En el corazón de la cotidianidad de nuestro residencial Marfil se erigía la figura entrañable de doña Ángela, una mujer cuyo legado perdurará más allá de las puertas de su hogar. La conocí teniendo yo menos de un año de edad cuando mis padres se mudaron en el residencial en el que ella ya vivía junto a su familia. Doña Ángela fue un referente de amor y buen ánimo, un pilar amoroso que iluminó a todas las generaciones que le sucedieron.
El tiempo demostró que no por coincidencia su casa era la más alta de todas. Cuando abuela Ángela se paraba al borde de la verja de su galería, marcaba el paisaje de nuestra comunidad al tiempo que irradiaba amor y una magnanimidad equiparable a una diosa del Olimpo.
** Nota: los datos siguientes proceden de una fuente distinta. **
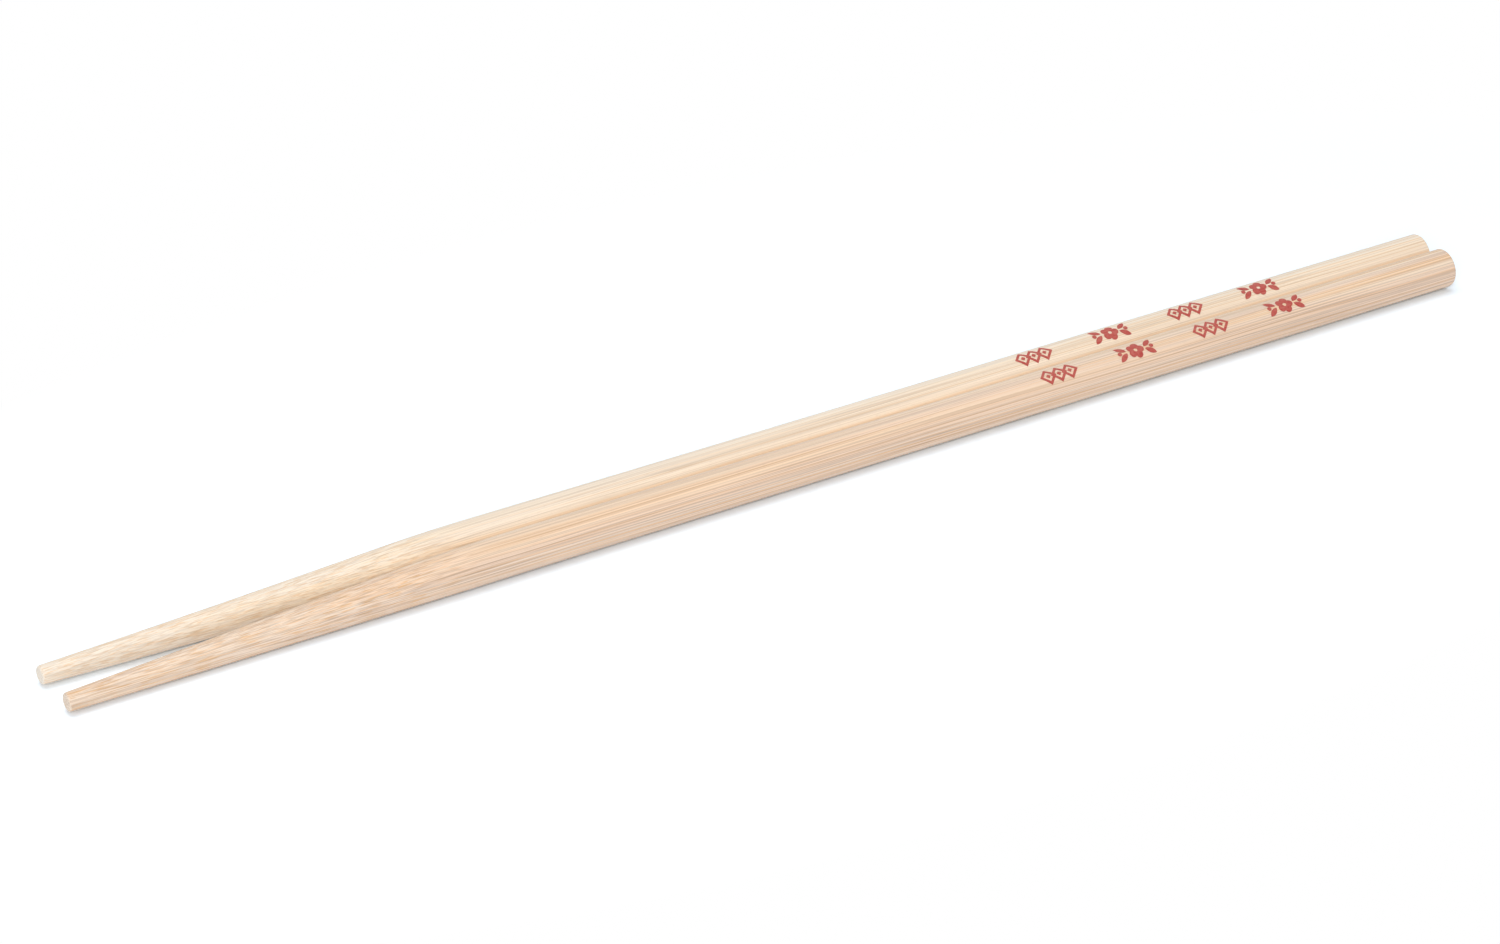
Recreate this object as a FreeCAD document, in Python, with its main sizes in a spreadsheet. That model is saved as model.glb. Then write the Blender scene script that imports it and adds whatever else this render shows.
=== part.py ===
"""A pair of round bamboo chopsticks lying side by side, each with a row of four small red printed marks.

Millimetres. X runs along the sticks, with the thick butt ends at +X and the thin tips at -X.
Y runs across the pair: the near stick is at -Y and the far stick at +Y. Z is up.
The origin is on the surface that the pair lies on, under the middle of its box.
"""
import FreeCAD, Part
import Sketcher
import os

SIZES = {
    # one stick, all one piece of bamboo
    "stick_length": 270.0,
    "shank_diameter": 7.0,
    "tip_diameter": 3.1,
    "taper_length": 68.0,
    "shoulder_length": 18.0,
    "end_rounding": 0.4,
    # the slight bend of its thin half
    "bend_length": 110.0,
    "side_bend": 1.2,
    "tip_lift": 0.5,
    # how the two sticks lie
    "pair_gap": 0.06,
    # the row of printed marks, counted from the butt end
    "first_mark": 37.0,
    "mark_pitch": 16.0,
    "ink_thickness": 0.04,
    "near_mark_tilt": 22.0,
    "far_mark_tilt": 16.0,
    # the blossom with two leaves and a bud on each side
    "blossom_diameter": 3.3,
    "petal_diameter": 1.4,
    "eye_diameter": 0.7,
    "leaf_length": 2.2,
    "leaf_width": 0.95,
    "leaf_turn": 35.0,
    "leaf_gap": 0.22,
    "root_gap": 0.44,
    "bud_diameter": 0.8,
    # the chain of three lozenges, each with a dot
    "lozenge_size": 3.3,
    "lozenge_line": 0.45,
    "lozenge_pitch": 2.2,
    "dot_size": 0.9,
}
PETALS = 5
MARKS = 4
NOSE_SPANS = 11
NEAR = -1
FAR = 1

doc = FreeCAD.newDocument("chopsticks")
sheet = doc.addObject("Spreadsheet::Sheet", "Sizes")
for row, (alias, size) in enumerate(SIZES.items(), start=1):
    sheet.set(f"A{row}", alias)
    sheet.set(f"B{row}", str(size))
    sheet.setAlias(f"B{row}", alias)
doc.recompute()

# Formulas of the sheet that several pieces share
SHANK_RADIUS = "(Sizes.shank_diameter / 2)"
TIP_RADIUS = "(Sizes.tip_diameter / 2)"
AXIS_Y = "((Sizes.shank_diameter + Sizes.pair_gap) / 2)"
BUTT_X = "(Sizes.stick_length / 2)"
TAPER_SLOPE = f"(({SHANK_RADIUS} - {TIP_RADIUS}) / Sizes.taper_length)"


def taper_radius(from_tip):
    """The stick's radius at a distance from its tip: the shank's, a rounded shoulder, then an even taper."""
    half = "(Sizes.shoulder_length / 2)"
    inside = f"(Sizes.taper_length - {from_tip})"
    on_shoulder = f"min(max({inside} + {half}; 0); Sizes.shoulder_length)"
    past_shoulder = f"max({inside} - {half}; 0)"
    narrowed = f"({on_shoulder} ^ 2 / (2 * Sizes.shoulder_length) + {past_shoulder})"
    return f"{SHANK_RADIUS} - {TAPER_SLOPE} * {narrowed}"


def section(body, side, from_tip):
    """A circle across the stick: the bend moves it outwards, and its lowest point leaves the surface by the tip."""
    outwards = f"Sizes.side_bend * (1 - {from_tip} / Sizes.bend_length) ^ 2"
    lift = f"Sizes.tip_lift * max(0; 1 - {from_tip} / Sizes.taper_length) ^ 2"
    sketch = body.newObject("Sketcher::SketchObject", "Section")
    plane = next(item for item in body.Origin.OriginFeatures if item.Role == "YZ_Plane")
    sketch.AttachmentSupport = [(plane, "")]
    sketch.MapMode = "FlatFace"
    sketch.setExpression("AttachmentOffset.Base.x", f"{side} * ({AXIS_Y} + {outwards})")
    sketch.setExpression("AttachmentOffset.Base.y", f"{taper_radius(from_tip)} + {lift}")
    sketch.setExpression("AttachmentOffset.Base.z", f"{from_tip} - {BUTT_X}")
    circle = sketch.addGeometry(Part.Circle(FreeCAD.Vector(), FreeCAD.Vector(0, 0, 1), SIZES["shank_diameter"]))
    # the circle's centre, its point 3, is held on the sketch's origin, which is point 1 of geometry -1
    sketch.addConstraint(Sketcher.Constraint("Coincident", circle, 3, -1, 1))
    radius = sketch.addConstraint(Sketcher.Constraint("Radius", circle, SIZES["shank_diameter"]))
    sketch.setExpression(f"Constraints[{radius}]", taper_radius(from_tip))
    return sketch


def round_ends(body, base):
    """Rounds the rims of the two flat ends: the edges furthest along the stick each way."""
    doc.recompute()
    edges = [(edge.CenterOfMass.x, f"Edge{number}") for number, edge in enumerate(base.Shape.Edges, start=1)]
    fillet = body.newObject("PartDesign::Fillet", "EndRounding")
    fillet.Base = (base, [min(edges)[1], max(edges)[1]])
    fillet.setExpression("Radius", "Sizes.end_rounding")


def chopstick(label, side):
    """A straight round shank, and a long nose that bends slightly outwards and tapers to a flat tip."""
    body = doc.addObject("PartDesign::Body", label)
    steps = range(NOSE_SPANS, -1, -1)
    sections = [section(body, side, f"({step} / {NOSE_SPANS} * Sizes.bend_length)") for step in steps]
    shank = body.newObject("PartDesign::Pad", "Shank")
    shank.Profile = sections[0]
    shank.setExpression("Length", "Sizes.stick_length - Sizes.bend_length")
    nose = body.newObject("PartDesign::AdditiveLoft", "Nose")
    nose.Profile = sections[0]
    nose.Sections = sections[1:]
    nose.Ruled = True
    round_ends(body, nose)
    return body


def post(kind, x, y, **formulas):
    """An upright post from the stick's axis out past the ink, part of the row of stamps."""
    item = doc.addObject(kind, "Stamp")
    item.setExpression("Height", "Sizes.shank_diameter")
    item.setExpression("Placement.Base.x", x)
    item.setExpression("Placement.Base.y", y)
    for name, formula in formulas.items():
        item.setExpression(name, formula)
    return item


def joined(kind, first, second):
    """A cut or common of two solids."""
    item = doc.addObject(kind, "Stamp")
    item.Base = first
    item.Tool = second
    return item


def blossom(x):
    """Petals round an open eye."""
    reach = "(Sizes.blossom_diameter - Sizes.petal_diameter) / 2"
    petals = doc.addObject("Part::MultiFuse", "Petals")
    petals.Shapes = [
        post("Part::Cylinder", f"{x} + {reach} * cos({turn} deg)", f"{reach} * sin({turn} deg)",
             Radius="Sizes.petal_diameter / 2")
        for turn in (number * 360 / PETALS for number in range(PETALS))
    ]
    return joined("Part::Cut", petals, post("Part::Cylinder", x, "0", Radius="Sizes.eye_diameter / 2"))


def leaf(x, along, across):
    """A pointed leaf where two round posts overlap, pointing away from the blossom along and across the row."""
    half_length = "Sizes.leaf_length / 2"
    cosine = "cos(Sizes.leaf_turn * 1 deg)"
    sine = "sin(Sizes.leaf_turn * 1 deg)"
    middle_x = f"{x} + {along} * (Sizes.blossom_diameter / 2 + Sizes.leaf_gap + {half_length} * {cosine})"
    middle_y = f"{across} * (Sizes.root_gap / 2 + {half_length} * {sine})"
    radius = "(Sizes.leaf_length ^ 2 + Sizes.leaf_width ^ 2) / (4 * Sizes.leaf_width)"
    offset = f"({radius} - Sizes.leaf_width / 2)"
    sides = [
        post("Part::Cylinder", f"{middle_x} - {along * across * side} * {offset} * {sine}",
             f"{middle_y} + {side} * {offset} * {cosine}", Radius=radius)
        for side in (NEAR, FAR)
    ]
    return joined("Part::Common", *sides)


def bud(x, along):
    """A round bud between the tips of two leaves."""
    reach = "Sizes.leaf_gap + Sizes.leaf_length * cos(Sizes.leaf_turn * 1 deg) - Sizes.bud_diameter / 2"
    return post("Part::Cylinder", f"{x} + {along} * (Sizes.blossom_diameter / 2 + {reach})", "0",
                Radius="Sizes.bud_diameter / 2")


def square_post(x, width):
    """A square post that stands on its corner in the row, as wide as that from corner to corner."""
    item = post("Part::Prism", x, "0", Circumradius=f"{width} / 2")
    item.Polygon = 4
    return item


def lozenge(x):
    """A square set on its corner, drawn as a line of even width."""
    outer = square_post(x, "Sizes.lozenge_size")
    inner = square_post(x, "(Sizes.lozenge_size - 2 * Sizes.lozenge_line * sqrt(2))")
    return joined("Part::Cut", outer, inner)


def mark_stamps(number):
    """The stamps of one mark: a blossom between leaves and a chain of lozenges take turns along the row."""
    x = f"-(Sizes.first_mark + {number} * Sizes.mark_pitch)"
    if number % 2 == 0:
        leaves = [leaf(x, along, across) for along in (NEAR, FAR) for across in (NEAR, FAR)]
        return [blossom(x), bud(x, NEAR), bud(x, FAR)] + leaves
    places = [f"{x} + {step} * Sizes.lozenge_pitch" for step in (-1, 0, 1)]
    return [lozenge(place) for place in places] + [square_post(place, "Sizes.dot_size") for place in places]


def ink_skin():
    """A thin tube round the shank along the row of marks, with the butt end of the stick's axis at its origin."""
    walls = []
    for radius in (f"{SHANK_RADIUS} + Sizes.ink_thickness", SHANK_RADIUS):
        wall = doc.addObject("Part::Cylinder", "Skin")
        wall.Placement.Rotation = FreeCAD.Rotation(FreeCAD.Vector(0, 1, 0), 90)
        wall.setExpression("Radius", radius)
        wall.setExpression("Height", f"{MARKS} * Sizes.mark_pitch")
        wall.setExpression("Placement.Base.x", f"-(Sizes.first_mark + {MARKS - 0.5} * Sizes.mark_pitch)")
        walls.append(wall)
    return joined("Part::Cut", *walls)


def printed_row(label, side, stamps, skin, tilt):
    """The ink of one stick: the stamps cut out of the skin, laid on the shank and turned towards the near side."""
    ink = doc.addObject("Part::Common", label)
    ink.Base = stamps
    ink.Tool = skin
    ink.Placement.Rotation = FreeCAD.Rotation(FreeCAD.Vector(1, 0, 0), 1)
    ink.setExpression("Placement.Rotation.Angle", tilt)
    ink.setExpression("Placement.Base.x", BUTT_X)
    ink.setExpression("Placement.Base.y", f"{side} * {AXIS_Y}")
    ink.setExpression("Placement.Base.z", SHANK_RADIUS)
    return ink


row_of_stamps = doc.addObject("Part::MultiFuse", "RowOfStamps")
row_of_stamps.Shapes = [stamp for number in range(MARKS) for stamp in mark_stamps(number)]
skin = ink_skin()
pieces = [
    chopstick("near_stick", NEAR),
    chopstick("far_stick", FAR),
    printed_row("near_print", NEAR, row_of_stamps, skin, "Sizes.near_mark_tilt"),
    printed_row("far_print", FAR, row_of_stamps, skin, "Sizes.far_mark_tilt"),
]
doc.recompute()

for item in doc.Objects:
    if "Invalid" in item.State or "Error" in item.State:
        raise RuntimeError(f"{item.Name} failed: {item.State}")
for piece in pieces:
    if piece.Shape.isNull() or not piece.Shape.isValid():
        raise RuntimeError(f"{piece.Label} has no valid shape")

os.makedirs("parts", exist_ok=True)
for piece in pieces:
    piece.Shape.exportStep(f"parts/{piece.Label}.step")
    box = piece.Shape.BoundBox
    print(piece.Label, len(piece.Shape.Solids), "solids", round(piece.Shape.Volume, 3), "mm3",
          [round(v, 3) for v in (box.XMin, box.XMax, box.YMin, box.YMax, box.ZMin, box.ZMax)])
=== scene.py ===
"""A pair of round bamboo chopsticks with small red printed marks, lying on a white table."""
import math

import bpy
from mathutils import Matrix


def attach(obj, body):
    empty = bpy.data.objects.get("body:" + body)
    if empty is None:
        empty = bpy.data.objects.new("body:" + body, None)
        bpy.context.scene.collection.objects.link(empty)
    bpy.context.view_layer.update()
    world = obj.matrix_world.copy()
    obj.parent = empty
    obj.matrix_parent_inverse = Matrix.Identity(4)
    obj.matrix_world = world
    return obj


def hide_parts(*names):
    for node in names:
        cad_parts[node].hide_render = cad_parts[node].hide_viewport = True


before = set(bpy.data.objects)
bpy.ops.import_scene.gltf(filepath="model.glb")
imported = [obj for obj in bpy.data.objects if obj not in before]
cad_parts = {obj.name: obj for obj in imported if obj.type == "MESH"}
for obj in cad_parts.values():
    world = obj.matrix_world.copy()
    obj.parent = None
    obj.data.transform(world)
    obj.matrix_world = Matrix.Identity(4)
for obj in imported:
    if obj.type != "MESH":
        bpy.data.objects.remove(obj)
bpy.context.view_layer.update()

# The near stick: one piece of bamboo, split from the wall of a culm, turned round and then tapered
# over its last quarter. Both ends are sawn square and their rims are eased on a sanding belt.
# Turning leaves a shank that is only nearly round, with the harder fibres standing a trace proud.
STICK_LENGTH = 0.270
SHANK_RADIUS = 0.0035
TIP_RADIUS = 0.00155
TAPER_LENGTH = 0.068
SHOULDER_LENGTH = 0.018
END_ROUNDING = 0.0004
BEND_LENGTH = 0.110
SIDE_BEND = 0.0012
TIP_LIFT = 0.0005
AXIS_TO_MIDDLE = 0.00353
FIBRE_RELIEF = 0.000016
OUT_OF_ROUND = 0.00004
NEAR = -1
FAR = 1
MILLIMETRES = 1000.0


def reckon(tree, operation, *terms):
    """One sum in a tree: each term is a number or what another node gives."""
    node = tree.nodes.new("ShaderNodeMath")
    node.operation = operation
    for socket, term in zip(node.inputs, terms):
        if isinstance(term, bpy.types.NodeSocket):
            tree.links.new(term, socket)
        else:
            socket.default_value = term
    return node.outputs[0]


def share(tree, value, start, end):
    """How far a value has come from a start to an end, held between 0 and 1."""
    come = reckon(tree, "SUBTRACT", value, start)
    held = reckon(tree, "DIVIDE", come, reckon(tree, "SUBTRACT", end, start))
    held.node.use_clamp = True
    return held


def point(tree, x, y, z):
    """Three values as one vector."""
    node = tree.nodes.new("ShaderNodeCombineXYZ")
    for socket, term in zip(node.inputs, (x, y, z)):
        if isinstance(term, bpy.types.NodeSocket):
            tree.links.new(term, socket)
        else:
            socket.default_value = term
    return node.outputs[0]


def cloud(tree, place, scale, detail=2.0):
    """Smooth noise at a place, from 0 to 1."""
    node = tree.nodes.new("ShaderNodeTexNoise")
    node.inputs["Scale"].default_value = scale
    node.inputs["Detail"].default_value = detail
    tree.links.new(place, node.inputs["Vector"])
    return node.outputs["Fac"]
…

Con su partida he concluido que la suya es la pose más icónica en más de 40 años de historia de nuestra comunidad.
Hasta la última vez que fui a visitarla, ya incapaz de saber quién la besaba, a sus 92 años prodigaba amor a borbotones, pedía besos y piropeaba por doquier. Hasta hace poco conservaba la capacidad de transformar las conversaciones de pasillo en pequeñas cápsulas de optimismo y agradecimiento por el solo hecho de estar vivo. Se ocupó de que su hogar fuera un refugio acogedor: su sonrisa, las tardes en su galería y los abrazos se enmarañan en nuestra memoria colectiva.
Fuente de bondad y sabiduría, abuela Ángela alimentó nuestras vidas con ternura y generosidad. Y también con comida. En el marco de esas cualidades se produjo lo que con alguna frecuencia se producía: mis padres salían de casa, me dejaban en casa de abuela Ángela y en ocasiones tenía la suerte de cenar allí. Por alguna razón cuando uno es chico la comida le sabe más rico en casa ajena, pero esto era diferente. Una de esas noches me tocó cenar un sándwich de queso. Debía haber tenido 7 años y nunca lo he olvidado. Abuela Ángela, faro de amor y comprensión, era dueña de las manos que prepararon el más rico derretido de queso que jamás haya probado. Un sándwich simple, como ella: dos rebanadas de pan blanco con mantequilla rodeando una que otra lonja de queso danés, pero con el ingrediente que hace que todo sepa mejor: amor.
Hoy quiero tributar un reconocimiento a ese derretido de amor. Hasta siempre, querida abuela Ángela. Tu legado vivirá en la casa número 4, en los corazones de quienes tuvimos la suerte de conocerte y en los derretidos de amor que nos quedan por comer.